_Directions for this task_
Only the lines starting at the one with "The FreeCAD and" and ending at the one with "(0, side, 0), cap_radius" should be copied, exactly and with both ends kept.
[START OF Data to process]
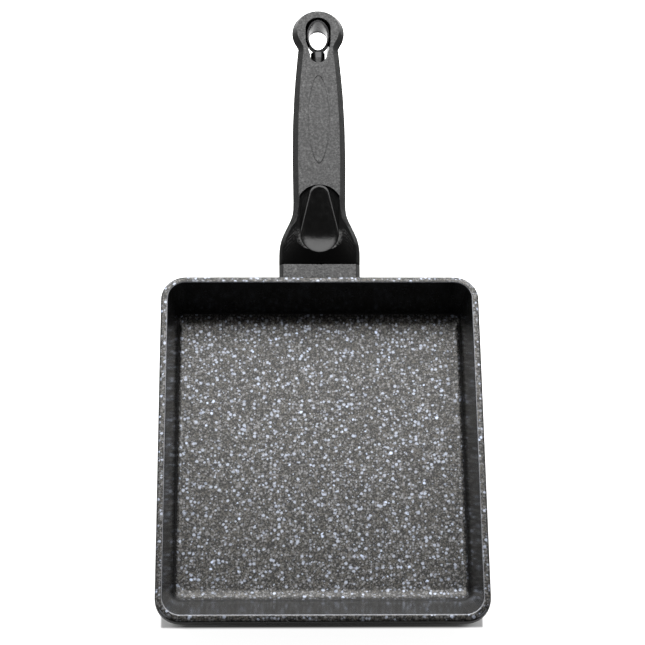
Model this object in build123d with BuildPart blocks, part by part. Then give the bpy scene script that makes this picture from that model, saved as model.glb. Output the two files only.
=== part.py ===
from build123d import *
import os
from math import atan2, cos, degrees, sin, sqrt, tan, radians

# Rectangular rolled-omelette pan: a cast vessel with three steep walls and one sloping
# front wall, and a moulded handle clamped to it by a long rod and a chromed hanging eye.
# Millimetres, +Z up. The origin is on the standing surface, under the middle of the rim.
# The handle points along +Y.

os.makedirs("parts", exist_ok=True)

# Vessel, driving sizes
rim_width = 180.0
rim_length = 208.0
rim_height = 33.0
rim_land = 4.0
rim_corner = 14.0
lip_height = 4.5
lip_round = 1.5
lip_inner_round = 0.6
floor_thickness = 4.0
wall_thickness = 3.6
side_run = 5.6
back_run = 8.0
front_run = 20.3
floor_corner = 4.5
floor_round = 2.5
front_round = 10.0
base_corner = 8.0
base_round = 4.0
pad_height = 0.6
pad_inset = 6.0
fill_root = 1.2

# Boss on the back wall and its tongue
boss_width = 38.0
boss_bottom = 13.5
boss_top = 29.5
boss_stand_off = 1.0
boss_round = 2.0
tongue_width = 26.0
tongue_height = 11.0
tongue_length = 19.0
tongue_round = 1.5
tongue_centre_height = 21.4
insert_outer = 8.0
insert_length = 15.0
insert_lead = 1.0
insert_groove_width = 2.0
insert_groove_depth = 0.5

# Handle frame: it starts on the boss face and rises towards the head
handle_tilt = 6.3
handle_start_height = 30.0

# Handle outline, seen along the normal of its top face
collar_thickness = 7.3
root_half_width = 23.0
root_straight = 13.0
waist_half_width = 15.0
waist_at = 41.0
belly_half_width = 15.25
belly_at = 70.0
neck_half_width = 11.8
neck_at = 139.0
head_radius = 15.2
head_at = 150.7
throat_round = 2.5

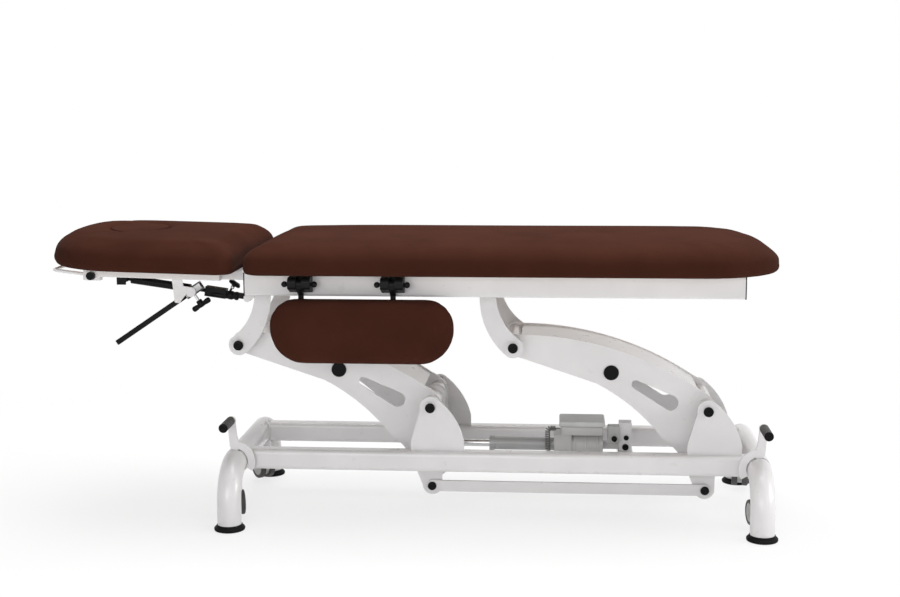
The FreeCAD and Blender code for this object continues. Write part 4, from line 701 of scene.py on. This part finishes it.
def dome_cap(name, centre, axis, radius, height, body):
    """A moulded cap: a skirt, a soft shoulder and a shallow dimple."""
    profile = [
        (radius * 0.96, 0.0),
        (radius, height * 0.12),
        (radius, height * 0.62),
        (radius * 0.95, height * 0.84),
        (radius * 0.82, height * 0.97),
        (radius * 0.60, height),
        (radius * 0.46, height * 0.97),
        (radius * 0.40, height * 0.80),
        (0.0, height * 0.76),
    ]
    lathe(name, profile, centre, axis, BLACK, body)


def caps_at_ends(label, node, body, cap_radius, cap_height, sunk):
    """A black cap on each of the four ends of two crosswise pins or axles."""
    low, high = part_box(node)
    height = (low.z + high.z) / 2
    radius = (high.z - low.z) / 2
    for place, end in ((low.x + radius, "head"), (high.x - radius, "foot")):
        for side, word in ((-1, "near"), (1, "far")):
            face = high.y if side > 0 else low.y
            dome_cap("%s_cap_%s_%s" % (label, end, word), Vector((place, face - side * sunk, height)),
                     (0, side, 0), cap_radius or radius + 0.0004, cap_height, body)


def pivot_caps():
    """Black caps on the tie rods' pins and on the axles."""
    caps_at_ends("tie", "tie_rods", "tie_rods", 0.0118, 0.0062, 0.0042)
    caps_at_ends("base_pivot_axles", "base_pivot_axles", "base", None, 0.0085, 0.0055)
    caps_at_ends("top_pivot_axles", "top_pivot_axles", "top_frame", None, 0.0085, 0.0055)


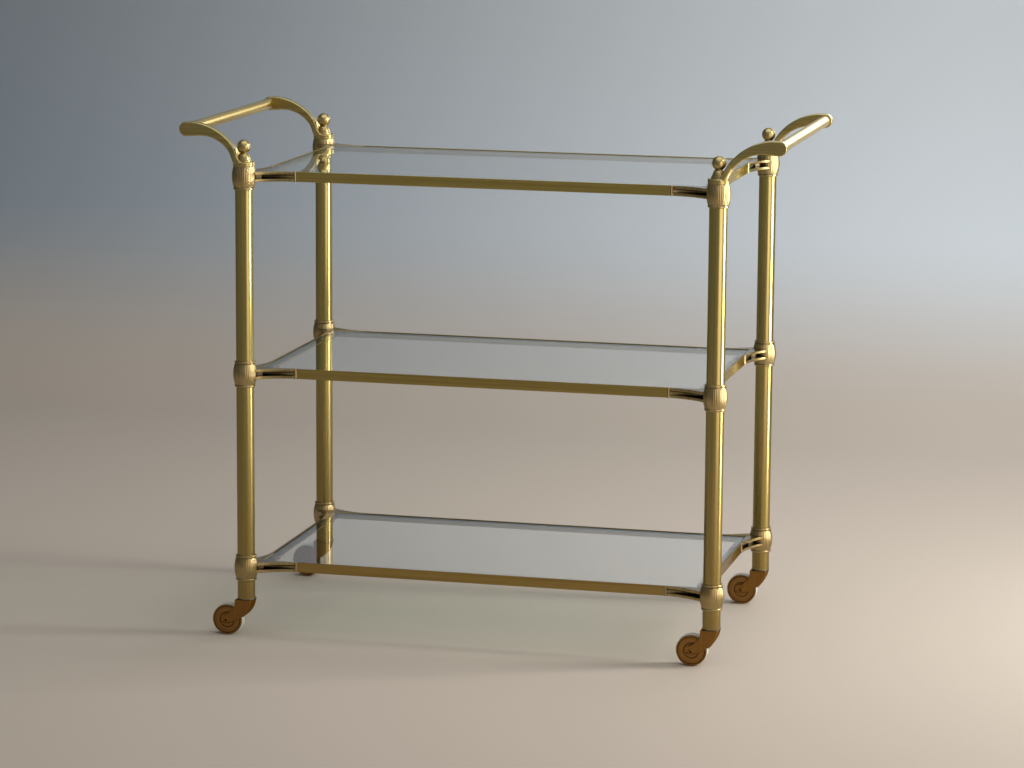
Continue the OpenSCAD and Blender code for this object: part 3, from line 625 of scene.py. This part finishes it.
# %% Wheels, treads and axles
WHEEL_R = 26.5
GROOVES = (0.86, 0.48)
GROOVE_CUT = ((0.7, 10), (0.45, 9.55), (0, 9.1), (-0.45, 9.55), (-0.7, 10))
half_wheel = [(19.5, 0), (19.5, 8.2), (25.9, 8.2), (25.9, 9.5), (25.75, 9.85), (25.4, 10)]
for share in GROOVES:
    half_wheel += [(share * WHEEL_R + out, height) for out, height in GROOVE_CUT]
half_wheel += [(8.4, 10), (7.5, 10.2), (7.05, 10.8), (7, 13.8), (6.6, 14.2), (3.06, 14.2)]
other_half = [(r, -h) for r, h in reversed(half_wheel)]
wheel_section = other_half + half_wheel[1:] + other_half[:1]
tread_section = [(19.5, -8.2), (25.6, -8.2), (26.1, -7.9), (26.4, -7.2), (26.5, -6.2), (26.5, 6.2), (26.4, 7.2),
                 (26.1, 7.9), (25.6, 8.2), (19.5, 8.2), (19.5, -8.2)]
head = [(4.2, 17.0), (4.15, 17.3), (3.7, 17.75), (2.8, 18), (2.2, 17.9), (1.8, 17.3), (1.7, 15.0), (0, 14.8)]
axle_section = [(r, -h) for r, h in reversed(head)] + [(3, -17), (3, 17)] + head
SIDEWAYS = [(math.pi / 2, 0, 0)]

for corner, (sx, sy) in CORNERS.items():
    side = "left" if sx < 0 else "right"
    hub = [tuple(middle(f"axle_{corner}"))]
    wheel = turned_piece(f"spun_wheel_{corner}", wheel_section, 96, wheel_brass[side], hub, SIDEWAYS)
    carry(wheel, f"roller_{corner}", wheel_brass[side], "wheel_brass", f"wheel_{corner}")
    tread = turned_piece(f"rubber_tread_{corner}", tread_section, 96, grey_rubber, hub, SIDEWAYS)
    carry(tread, f"roller_{corner}", grey_rubber, "grey_tread", f"tyre_{corner}")
    axle = turned_piece(f"riveted_axle_{corner}", axle_section, 32, fork_brass, hub, SIDEWAYS)
    carry(axle, f"caster_{corner}", fork_brass, "axle_brass", f"axle_{corner}")


# %% Copies of model pieces with rounded edges
def form_of(node):
    """The mesh of a model piece as a bmesh, with its loose triangles joined."""
    form = bmesh.new()
    form.from_mesh(nodes[node].data)
    bmesh.ops.remove_doubles(form, verts=form.verts, dist=WELD)
    return form


def join_flat(form):
    """Joins the triangles that lie in one plane into one face."""
    bmesh.ops.dissolve_limit(form, angle_limit=math.radians(0.3), verts=form.verts, edges=form.edges)


def soft_edges(form, name, width, corner=30, leave=None):
    """Bakes a form with its real edges rounded by a width in millimetres, and frees the form.

    Edges sharper than the corner angle are rounded, except at points where leave says so.
    """
    join_flat(form)
    weight = form.edges.layers.float.new("bevel_weight_edge")
    for edge in form.edges:
        real = edge.is_manifold and edge.calc_face_angle() > math.radians(corner)
        kept = leave and any(leave(vertex.co) for vertex in edge.verts)
        edge[weight] = 1.0 if real and not kept else 0.0
    mesh = bpy.data.meshes.new(name)
    form.to_mesh(mesh)
    form.free()
    if "custom_normal" in mesh.attributes:
        mesh.attributes.remove(mesh.attributes["custom_normal"])
    mesh.shade_smooth()
    thing = put(f"{name}_sharp", mesh)
    bevel = thing.modifiers.new("edges", "BEVEL")
    bevel.width = width * MM
    bevel.segments = 2
    bevel.limit_method = "WEIGHT"
    bevel.use_clamp_overlap = False
    bevel.miter_outer = "MITER_ARC"
    weighted = thing.modifiers.new("flat_faces_flat", "WEIGHTED_NORMAL")
    weighted.keep_sharp = True
    return baked(thing, name)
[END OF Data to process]
_Written solution_
The FreeCAD and Blender code for this object continues. Write part 4, from line 701 of scene.py on. This part finishes it.
def dome_cap(name, centre, axis, radius, height, body):
    """A moulded cap: a skirt, a soft shoulder and a shallow dimple."""
    profile = [
        (radius * 0.96, 0.0),
        (radius, height * 0.12),
        (radius, height * 0.62),
        (radius * 0.95, height * 0.84),
        (radius * 0.82, height * 0.97),
        (radius * 0.60, height),
        (radius * 0.46, height * 0.97),
        (radius * 0.40, height * 0.80),
        (0.0, height * 0.76),
    ]
    lathe(name, profile, centre, axis, BLACK, body)


def caps_at_ends(label, node, body, cap_radius, cap_height, sunk):
    """A black cap on each of the four ends of two crosswise pins or axles."""
    low, high = part_box(node)
    height = (low.z + high.z) / 2
    radius = (high.z - low.z) / 2
    for place, end in ((low.x + radius, "head"), (high.x - radius, "foot")):
        for side, word in ((-1, "near"), (1, "far")):
            face = high.y if side > 0 else low.y
            dome_cap("%s_cap_%s_%s" % (label, end, word), Vector((place, face - side * sunk, height)),
                     (0, side, 0), cap_radius or radius + 0.0004, cap_height, body)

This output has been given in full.